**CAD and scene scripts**
---+---

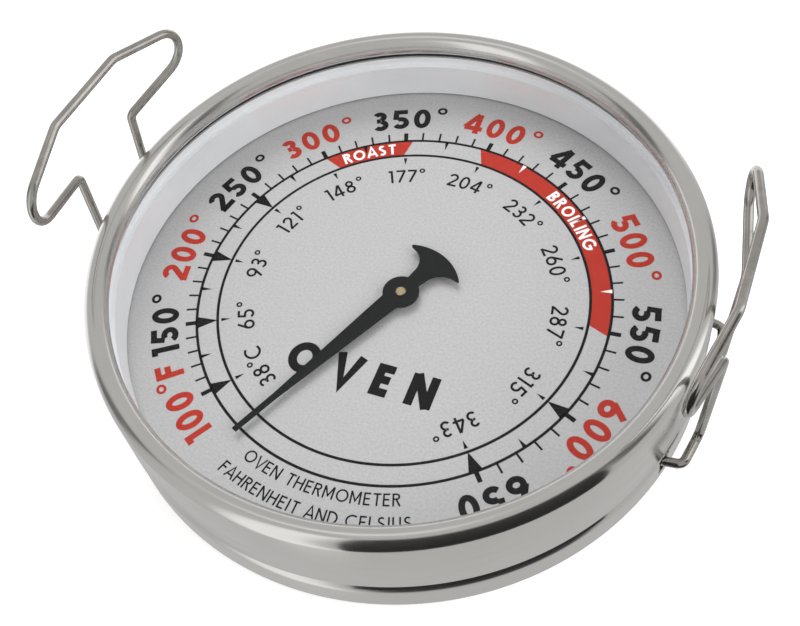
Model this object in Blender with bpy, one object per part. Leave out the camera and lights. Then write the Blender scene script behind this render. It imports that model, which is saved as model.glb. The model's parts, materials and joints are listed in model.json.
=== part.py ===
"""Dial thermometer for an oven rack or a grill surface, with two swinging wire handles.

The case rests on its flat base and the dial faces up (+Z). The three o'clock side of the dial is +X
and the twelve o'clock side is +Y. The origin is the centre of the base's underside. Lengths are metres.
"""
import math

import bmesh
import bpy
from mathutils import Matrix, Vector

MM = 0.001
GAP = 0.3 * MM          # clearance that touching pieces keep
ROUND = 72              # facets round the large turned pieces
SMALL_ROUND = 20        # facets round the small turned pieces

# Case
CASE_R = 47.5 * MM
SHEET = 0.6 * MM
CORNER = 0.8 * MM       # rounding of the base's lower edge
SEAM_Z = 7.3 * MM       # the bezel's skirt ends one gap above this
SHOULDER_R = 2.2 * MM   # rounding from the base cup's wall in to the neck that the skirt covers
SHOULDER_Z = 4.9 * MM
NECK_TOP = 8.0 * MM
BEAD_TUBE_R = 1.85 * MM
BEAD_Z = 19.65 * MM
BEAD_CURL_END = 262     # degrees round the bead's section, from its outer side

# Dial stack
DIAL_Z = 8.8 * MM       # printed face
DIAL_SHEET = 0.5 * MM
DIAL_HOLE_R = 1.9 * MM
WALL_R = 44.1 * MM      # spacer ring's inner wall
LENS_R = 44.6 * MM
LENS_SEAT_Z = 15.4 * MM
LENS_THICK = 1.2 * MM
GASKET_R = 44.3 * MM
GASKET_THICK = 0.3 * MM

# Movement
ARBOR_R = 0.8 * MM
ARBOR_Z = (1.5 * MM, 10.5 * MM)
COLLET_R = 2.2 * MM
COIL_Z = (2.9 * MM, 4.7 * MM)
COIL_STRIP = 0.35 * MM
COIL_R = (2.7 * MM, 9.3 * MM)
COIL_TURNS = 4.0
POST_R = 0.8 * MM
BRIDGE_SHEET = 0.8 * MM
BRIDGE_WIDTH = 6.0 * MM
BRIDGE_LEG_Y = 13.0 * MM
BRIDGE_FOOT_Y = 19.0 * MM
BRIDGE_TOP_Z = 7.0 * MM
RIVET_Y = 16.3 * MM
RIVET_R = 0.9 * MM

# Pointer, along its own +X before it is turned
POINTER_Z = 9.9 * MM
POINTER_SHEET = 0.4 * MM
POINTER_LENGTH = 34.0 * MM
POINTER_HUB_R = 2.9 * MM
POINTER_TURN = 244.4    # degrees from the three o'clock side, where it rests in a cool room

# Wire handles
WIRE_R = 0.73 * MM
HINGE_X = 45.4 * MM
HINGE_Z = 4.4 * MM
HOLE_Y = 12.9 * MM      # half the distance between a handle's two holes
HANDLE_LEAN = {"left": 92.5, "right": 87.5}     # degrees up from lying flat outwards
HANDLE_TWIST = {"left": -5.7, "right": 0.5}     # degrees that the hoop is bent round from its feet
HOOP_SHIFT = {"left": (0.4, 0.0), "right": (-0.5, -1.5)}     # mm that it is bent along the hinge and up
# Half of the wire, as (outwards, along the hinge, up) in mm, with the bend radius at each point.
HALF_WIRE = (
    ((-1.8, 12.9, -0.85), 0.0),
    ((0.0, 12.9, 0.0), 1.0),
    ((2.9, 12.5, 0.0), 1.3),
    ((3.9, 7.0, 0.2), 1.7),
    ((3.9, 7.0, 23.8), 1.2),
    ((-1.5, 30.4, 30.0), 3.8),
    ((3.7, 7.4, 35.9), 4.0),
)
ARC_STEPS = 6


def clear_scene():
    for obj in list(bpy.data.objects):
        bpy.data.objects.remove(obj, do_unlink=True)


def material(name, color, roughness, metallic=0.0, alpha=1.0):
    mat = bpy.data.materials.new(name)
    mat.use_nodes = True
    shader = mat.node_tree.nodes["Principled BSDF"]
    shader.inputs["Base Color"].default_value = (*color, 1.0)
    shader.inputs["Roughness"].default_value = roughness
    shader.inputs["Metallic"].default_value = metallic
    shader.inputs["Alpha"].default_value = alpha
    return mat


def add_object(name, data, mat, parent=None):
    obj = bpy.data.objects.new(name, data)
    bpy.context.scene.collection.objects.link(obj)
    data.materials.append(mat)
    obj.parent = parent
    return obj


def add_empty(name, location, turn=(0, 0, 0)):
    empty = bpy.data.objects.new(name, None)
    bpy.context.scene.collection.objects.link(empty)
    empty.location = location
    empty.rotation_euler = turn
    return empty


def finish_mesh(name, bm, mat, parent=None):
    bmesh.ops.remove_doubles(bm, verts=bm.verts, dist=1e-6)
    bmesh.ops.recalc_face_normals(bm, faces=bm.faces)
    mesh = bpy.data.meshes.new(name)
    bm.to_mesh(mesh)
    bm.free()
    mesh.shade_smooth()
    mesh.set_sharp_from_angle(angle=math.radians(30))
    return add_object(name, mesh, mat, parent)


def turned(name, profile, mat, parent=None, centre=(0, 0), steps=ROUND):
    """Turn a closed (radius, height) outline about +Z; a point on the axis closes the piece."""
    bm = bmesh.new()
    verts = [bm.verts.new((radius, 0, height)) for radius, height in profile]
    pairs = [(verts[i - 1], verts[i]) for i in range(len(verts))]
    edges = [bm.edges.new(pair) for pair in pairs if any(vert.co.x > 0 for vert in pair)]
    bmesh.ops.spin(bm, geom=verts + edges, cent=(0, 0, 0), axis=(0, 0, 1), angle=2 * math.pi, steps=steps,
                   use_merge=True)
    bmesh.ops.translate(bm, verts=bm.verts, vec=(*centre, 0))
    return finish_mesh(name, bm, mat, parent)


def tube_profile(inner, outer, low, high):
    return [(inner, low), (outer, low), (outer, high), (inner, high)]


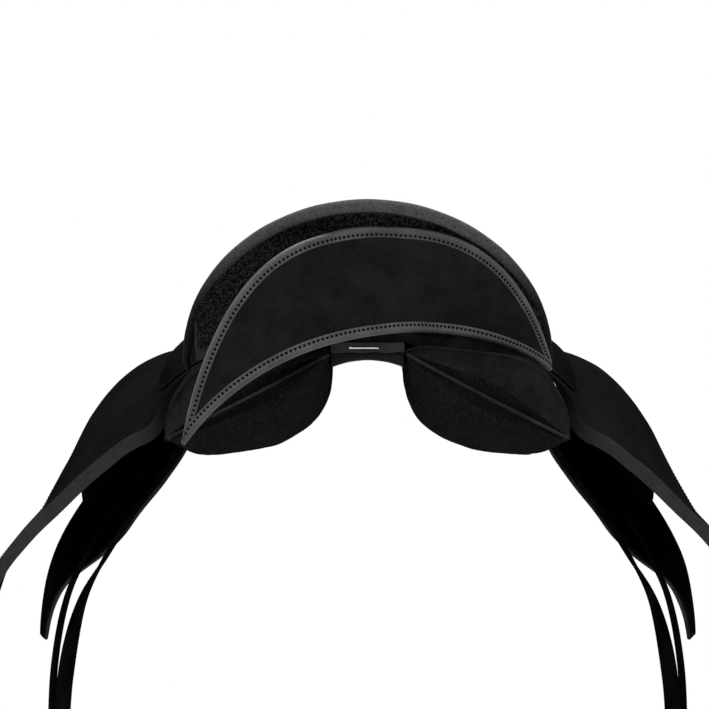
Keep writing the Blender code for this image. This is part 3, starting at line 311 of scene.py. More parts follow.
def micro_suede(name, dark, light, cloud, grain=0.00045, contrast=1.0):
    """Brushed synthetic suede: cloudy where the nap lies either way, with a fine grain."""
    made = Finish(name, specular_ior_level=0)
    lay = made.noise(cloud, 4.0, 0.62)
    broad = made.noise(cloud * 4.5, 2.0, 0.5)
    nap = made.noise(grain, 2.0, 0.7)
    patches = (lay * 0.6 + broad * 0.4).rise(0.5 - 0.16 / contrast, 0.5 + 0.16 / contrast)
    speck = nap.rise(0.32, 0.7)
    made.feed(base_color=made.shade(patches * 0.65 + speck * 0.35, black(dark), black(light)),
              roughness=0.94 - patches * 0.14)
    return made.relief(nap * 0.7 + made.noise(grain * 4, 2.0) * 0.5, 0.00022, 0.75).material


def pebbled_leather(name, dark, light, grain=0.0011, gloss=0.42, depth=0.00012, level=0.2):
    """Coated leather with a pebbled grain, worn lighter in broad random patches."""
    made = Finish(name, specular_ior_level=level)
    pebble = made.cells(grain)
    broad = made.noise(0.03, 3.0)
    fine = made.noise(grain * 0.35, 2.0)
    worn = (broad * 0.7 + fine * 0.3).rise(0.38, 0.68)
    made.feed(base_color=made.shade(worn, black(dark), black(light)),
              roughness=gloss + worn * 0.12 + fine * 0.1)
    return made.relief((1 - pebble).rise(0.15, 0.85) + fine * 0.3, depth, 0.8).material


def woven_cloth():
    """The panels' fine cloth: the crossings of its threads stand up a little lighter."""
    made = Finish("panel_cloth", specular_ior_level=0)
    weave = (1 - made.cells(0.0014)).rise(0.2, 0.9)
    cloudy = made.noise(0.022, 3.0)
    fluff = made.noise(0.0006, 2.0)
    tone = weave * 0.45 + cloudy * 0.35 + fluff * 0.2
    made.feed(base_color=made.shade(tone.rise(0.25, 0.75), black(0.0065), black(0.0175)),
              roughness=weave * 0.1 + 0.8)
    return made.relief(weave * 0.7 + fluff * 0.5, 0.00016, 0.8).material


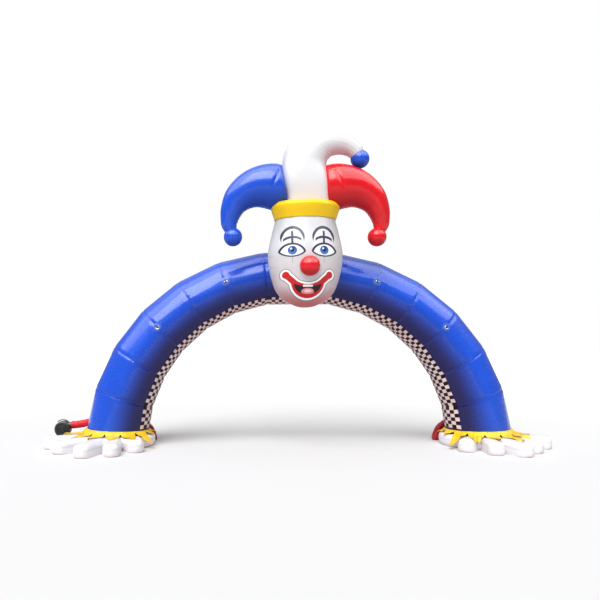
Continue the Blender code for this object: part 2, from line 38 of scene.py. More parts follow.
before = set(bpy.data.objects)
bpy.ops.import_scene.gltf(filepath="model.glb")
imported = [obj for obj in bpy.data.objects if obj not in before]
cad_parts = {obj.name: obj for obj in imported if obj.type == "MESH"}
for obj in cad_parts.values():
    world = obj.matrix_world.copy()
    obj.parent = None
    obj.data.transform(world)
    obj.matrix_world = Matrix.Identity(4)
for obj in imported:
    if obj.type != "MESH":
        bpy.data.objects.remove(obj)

---+---

**Aim of the exercise**
Retype, exactly and only, the lines running from the one with "Continue the Blender" through the final line of the listing above.

**Solution to the problem**
Continue the Blender code for this object: part 2, from line 38 of scene.py. More parts follow.
before = set(bpy.data.objects)
bpy.ops.import_scene.gltf(filepath="model.glb")
imported = [obj for obj in bpy.data.objects if obj not in before]
cad_parts = {obj.name: obj for obj in imported if obj.type == "MESH"}
for obj in cad_parts.values():
    world = obj.matrix_world.copy()
    obj.parent = None
    obj.data.transform(world)
    obj.matrix_world = Matrix.Identity(4)
for obj in imported:
    if obj.type != "MESH":
        bpy.data.objects.remove(obj)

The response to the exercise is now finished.